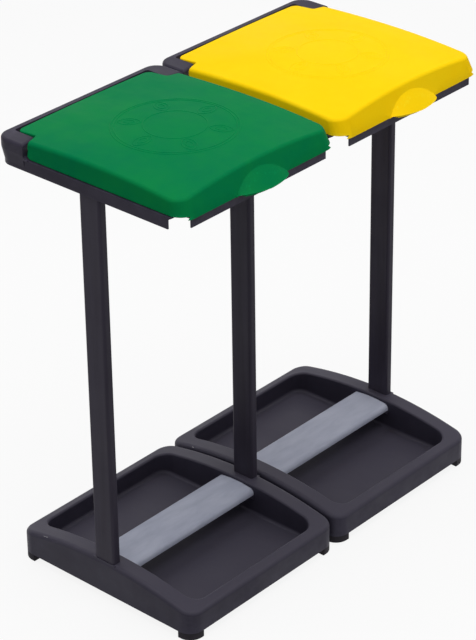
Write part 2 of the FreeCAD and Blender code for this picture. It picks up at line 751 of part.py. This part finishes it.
bar = make_bar()
feet = make_feet()
lid = make_lid()
pins = make_pins()
post = make_post()
low_screws = make_screws(tray_seat - wall, True)
top_screws = make_screws(frame_seat + frame_seat_thick, False)
post_places = {"left_post": module_left - post_x, "middle_post": module_left + post_x,
               "right_post": module_right + post_x}

nodes = {
    "left_tray": at_module([make_tray(True, 1)], module_left),
    "right_tray": at_module([make_tray(False, -1)], module_right),
    "left_tray_feet": at_module(feet, module_left),
    "right_tray_feet": at_module(feet, module_right),
    "left_cross_bar": at_module([bar], module_left),
    "right_cross_bar": at_module([bar], module_right),
    "left_bag_frame": at_module([make_frame(True, 1)], module_left),
    "right_bag_frame": at_module([make_frame(False, -1)], module_right),
    "left_lid": at_module([lid], module_left),
    "right_lid": at_module([lid], module_right),
    "left_hinge_pins": at_module(pins, module_left),
    "right_hinge_pins": at_module(pins, module_right),
    "left_tray_screws": at_module(low_screws + right_side(low_screws), module_left),
    "right_tray_screws": at_module(right_side(low_screws), module_right),
    "left_frame_screws": at_module(top_screws + right_side(top_screws), module_left),
    "right_frame_screws": at_module(right_side(top_screws), module_right),
    "tray_link_studs": at_module(make_studs(tray_stud_z), 0),
    "frame_link_studs": at_module(make_studs(frame_stud_z), 0),
}
post.translate(V(0, post_middle_y, 0))
for name, x in post_places.items():
    nodes[name] = at_module([post], x)

os.makedirs("parts", exist_ok=True)
for name, shapes in nodes.items():
    node = shapes[0] if len(shapes) == 1 else group(shapes)
    node.exportStep("parts/" + name + ".step")
    print(name, "solids", len(node.Solids), "valid", node.isValid(), "volume", round(node.Volume / 1000.0, 2))
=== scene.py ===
import math

import bmesh
import bpy
from mathutils import Matrix, Vector
from mathutils.bvhtree import BVHTree


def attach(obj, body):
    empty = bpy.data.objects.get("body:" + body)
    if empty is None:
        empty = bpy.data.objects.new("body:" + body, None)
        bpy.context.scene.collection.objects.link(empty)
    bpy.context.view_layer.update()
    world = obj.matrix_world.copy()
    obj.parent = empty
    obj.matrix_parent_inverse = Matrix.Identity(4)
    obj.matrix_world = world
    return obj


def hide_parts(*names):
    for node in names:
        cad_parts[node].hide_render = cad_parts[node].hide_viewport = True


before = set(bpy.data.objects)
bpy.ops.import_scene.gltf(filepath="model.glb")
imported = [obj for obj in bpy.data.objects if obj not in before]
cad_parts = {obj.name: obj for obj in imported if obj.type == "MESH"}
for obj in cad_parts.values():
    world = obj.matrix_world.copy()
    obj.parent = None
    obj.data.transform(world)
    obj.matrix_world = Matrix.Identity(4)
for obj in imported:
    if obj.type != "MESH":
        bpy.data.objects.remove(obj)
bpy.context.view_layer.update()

# ---------------------------------------------------------------- sizes shared with the solids
# All lengths in this file are in metres.
MIDDLE_Y = 0.0105                           # the trays' middle plane
MODULES = {"left": -0.21, "right": 0.21}    # x of each module's middle


def srgb(r, g, b):
    """Linear colour from 0-255 display values."""
    out = []
    for v in (r, g, b):
        v = v / 255.0
        out.append(v / 12.92 if v <= 0.04045 else ((v + 0.055) / 1.055) ** 2.4)
    return (*out, 1.0)


# ---------------------------------------------------------------- materials
class Nodes:
    """Small helper that adds and links shader nodes."""

    def __init__(self, name):
        self.mat = bpy.data.materials.new(name)
        self.mat.use_nodes = True
        self.tree = self.mat.node_tree
        self.bsdf = self.tree.nodes["Principled BSDF"]
        self.coords = self.tree.nodes.new("ShaderNodeTexCoord").outputs["Object"]

    def add(self, kind, **values):
        node = self.tree.nodes.new(kind)
        for key, value in values.items():
            setattr(node, key, value)
        return node

    def link(self, a, b):
        self.tree.links.new(a, b)

    def noise(self, scale, detail, rough, stretch=(1, 1, 1)):
        mapping = self.add("ShaderNodeMapping")
        mapping.inputs["Scale"].default_value = stretch
        self.link(self.coords, mapping.inputs["Vector"])
        node = self.add("ShaderNodeTexNoise")
        node.inputs["Scale"].default_value = scale
        node.inputs["Detail"].default_value = detail
        node.inputs["Roughness"].default_value = rough
        self.link(mapping.outputs["Vector"], node.inputs["Vector"])
        return node.outputs["Fac"]

    def ramp(self, value, span, a, b):
        """Value mapped from the span (low, high) to colours or numbers a..b."""
        node = self.add("ShaderNodeMapRange")
        node.inputs["From Min"].default_value, node.inputs["From Max"].default_value = span
        self.link(value, node.inputs["Value"])
        if isinstance(a, (int, float)):
            node.inputs["To Min"].default_value = a
            node.inputs["To Max"].default_value = b
            return node.outputs["Result"]
        return self.mix(node.outputs["Result"], a, b)

    def mix(self, factor, a, b):
        node = self.add("ShaderNodeMix", data_type="RGBA")
        self.link(factor, node.inputs["Factor"])
        for key, value in (("A", a), ("B", b)):
            if isinstance(value, tuple):
                node.inputs[key].default_value = value
            else:
                self.link(value, node.inputs[key])
        return node.outputs["Result"]

    def math(self, operation, a, b):
        node = self.add("ShaderNodeMath", operation=operation)
        for key, value in ((0, a), (1, b)):
            if isinstance(value, (int, float)):
                node.inputs[key].default_value = value
            else:
                self.link(value, node.inputs[key])
        return node.outputs[0]

    def bump(self, heights):
        """Chain of bumps from (value, strength, distance in metres)."""
        normal = None
        for value, strength, distance in heights:
            node = self.add("ShaderNodeBump")
            node.inputs["Strength"].default_value = strength
            node.inputs["Distance"].default_value = distance
            self.link(value, node.inputs["Height"])
            if normal is not None:
                self.link(normal, node.inputs["Normal"])
            normal = node.outputs["Normal"]
        self.link(normal, self.bsdf.inputs["Normal"])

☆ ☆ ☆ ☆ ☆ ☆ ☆

● DIRECTION
Retype exactly, and only, the lines from the one containing "round(node.Volume / 1000.0, 2))" through the one containing "each module's middle", both included.

● OUTPUT OF THE EXERCISE
    print(name, "solids", len(node.Solids), "valid", node.isValid(), "volume", round(node.Volume / 1000.0, 2))
=== scene.py ===
import math

import bmesh
import bpy
from mathutils import Matrix, Vector
from mathutils.bvhtree import BVHTree


def attach(obj, body):
    empty = bpy.data.objects.get("body:" + body)
    if empty is None:
        empty = bpy.data.objects.new("body:" + body, None)
        bpy.context.scene.collection.objects.link(empty)
    bpy.context.view_layer.update()
    world = obj.matrix_world.copy()
    obj.parent = empty
    obj.matrix_parent_inverse = Matrix.Identity(4)
    obj.matrix_world = world
    return obj


def hide_parts(*names):
    for node in names:
        cad_parts[node].hide_render = cad_parts[node].hide_viewport = True


before = set(bpy.data.objects)
bpy.ops.import_scene.gltf(filepath="model.glb")
imported = [obj for obj in bpy.data.objects if obj not in before]
cad_parts = {obj.name: obj for obj in imported if obj.type == "MESH"}
for obj in cad_parts.values():
    world = obj.matrix_world.copy()
    obj.parent = None
    obj.data.transform(world)
    obj.matrix_world = Matrix.Identity(4)
for obj in imported:
    if obj.type != "MESH":
        bpy.data.objects.remove(obj)
bpy.context.view_layer.update()

# ---------------------------------------------------------------- sizes shared with the solids
# All lengths in this file are in metres.
MIDDLE_Y = 0.0105                           # the trays' middle plane
MODULES = {"left": -0.21, "right": 0.21}    # x of each module's middle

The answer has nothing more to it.